Dryolestids are mostly represented by teeth, fragmented dentaries and parts of the rostrum. The Jurassic forms retained a coronoid and splenial, but the Cretaceous forms lack these. Another primitive feature is the presence of a Meckelian groove (Meridiolestidans lost it altogether). A fundamentally modern ear is known in at least Dryolestes and mesungulatids.
Tooth enamel evolved differently in marsupials and eutherians. In a first phase, during the late Triassic and Jurassic, prisms separated from the interprismatic matrix, probably independently in several Mesozoic mammal lineages. More derived enamel types evolved in a second phase, during the Tertiary and Quaternary, but without replacing the old prismatic enamel, instead forming various combinations of three-dimensional structures (called schmelzmuster). Dryolestid dentition is thought to resemble the primitive mammalian dentition before the marsupial-eutherian differentiation and dryolestids are candidates to be the last common ancestor of the two mammalian subclasses.
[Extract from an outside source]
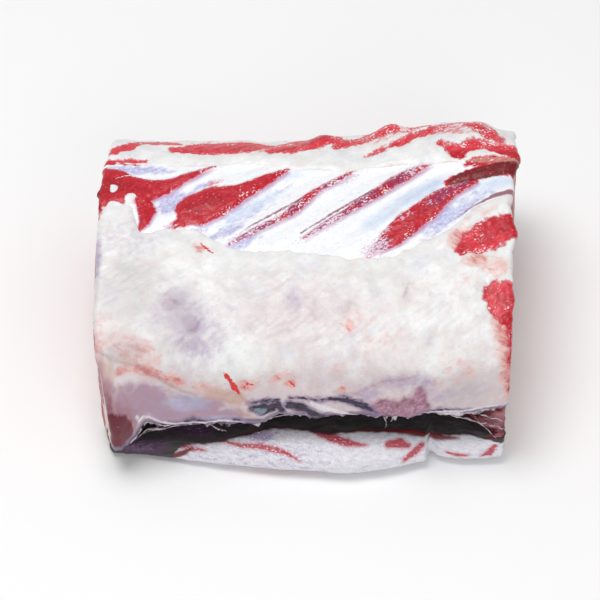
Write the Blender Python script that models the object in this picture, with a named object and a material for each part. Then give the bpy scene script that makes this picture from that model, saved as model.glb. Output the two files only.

Dryolestoids are known from the Jurassic through Early Cretaceous of the northern hemisphere (North America, Eurasia, and North Africa) and from the Late Cretaceous through to the Miocene of South America. Drylestoids are very rarely found in the Cenozoic, as are the few other Mesozoic mammals with later descendants, such as multituberculates, monotremes, and gondwanatheres.